Criterion for Deciding Creamy Layer | 27 Aug 2021

Why in News

The Supreme Court of India recently held that the economic criterion cannot be the sole basis for deciding the creamy layer from among backward classes for the purpose of excluding it from the purview of providing reservation.

  • The SC was hearing a petition challenging two notifications issued by the Haryana government sub-classifying backward classes solely on economic basis while fixing the criteria for creamy layer.

Key Points

  • SC Verdict:
    • Recalled the ruling in the Indra Sawhney-II case, reported in 2000. Haryana's notifications have violated the law declared in the Indra Sawhney judgment by identifying creamy layer only on the basis of income.
    • The basis of exclusion of ‘creamy layer’ cannot be merely economic - the government cannot deny reservation to a person belonging to a backward community solely on the ground that he or she is rich.
      • Social advancement, higher employment in government services, etc, play an equal role in deciding whether such a person belonged to the creamy layer and could be denied quota benefits.
    • The SC has illustrated that ‘creamy layer’ would include “persons from backward classes who occupied posts in higher services like IAS, IPS and All India Services had reached a higher level of social advancement and economic status, and therefore, were not entitled to be treated as backward”.
      • People with sufficient income who were in a position to provide employment to others should also be taken to have reached a higher social status and therefore, should be treated as outside the backward class.
      • Persons from backward classes who had higher agricultural holdings or were receiving income from properties, beyond a prescribed limit, do not deserve the benefit of reservation.
  • Creamy Layer:
    • The creamy layer sets a threshold within which OBC reservation benefits are applicable.
    • The creamy layer principle was based on the fundamental right to equality.
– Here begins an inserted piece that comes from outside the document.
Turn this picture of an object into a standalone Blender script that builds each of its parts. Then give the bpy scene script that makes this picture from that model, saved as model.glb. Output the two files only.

Unless it is applied, the genuinely deserving person would not access the reservation.
    • The basis of exclusion should not merely be economic, unless the economic advancement is so high that it necessarily means social advancement.
      • While the income of a person can be taken as a measure of his social advancement, the limit to be prescribed should not be such as to result in taking away with one hand what is given with the other.
      • The income limit must be such as to mean and signify social advancement.
  • Creamy Layer as defined by the Central Government:
    • The Department of Personnel and Training (DoPT) have listed out various categories of people of certain rank/status/income whose children cannot avail benefit of OBC reservation.
      • Income: For those not in government, the current threshold is an income of Rs 8 lakh per year.
        • The income threshold is supposed to be raised every three years.
        • It was last revised in 2017 (more than three years now).
      • Rank of Parents: For children of government employees, the threshold is based on their parents’ rank and not income.
        • For instance, an individual is considered to fall within the creamy layer if either of his or her parents is in a constitutional post; if either parent has been directly recruited in Group-A; or if both parents are in Group-B services. There are other criteria as well.
  • Constitutional Provisions Related to OBCs:
    • According to the Constitution, Articles 15(4), 15(5) and 16(4) confer power on a state to identify and declare the list of SEBCs (Socially and Educationally Backward Classes). As a matter of practice, separate OBC lists are drawn up by the Centre and each state concerned.
    • The Rohini Commission was constituted in October 2017 under Article 340 of the Constitution.
      • It had been constituted to complete the task of sub-categorising 5000-odd castes in the central OBC.
    • The 127th Constitution Amendment Bill 2021, restores the power of states to identify SEBCs, usually called OBCs.
      • The amendment was necessitated after the Supreme Court, in its Maratha reservation ruling in May, upheld the 102nd Constitutional Amendment Act.
      • The 102nd Constitution Amendment Act of 2018 gave constitutional status to the NCBC (National Commission for Backward Classes), and empowered the President to notify the list SEBCs for any state or union territory.
      • The Amendment Bill amends Articles 342 A (clauses 1 and 2) and will introduce a new clause - 342 A (3) specifically authorising states to maintain their state list.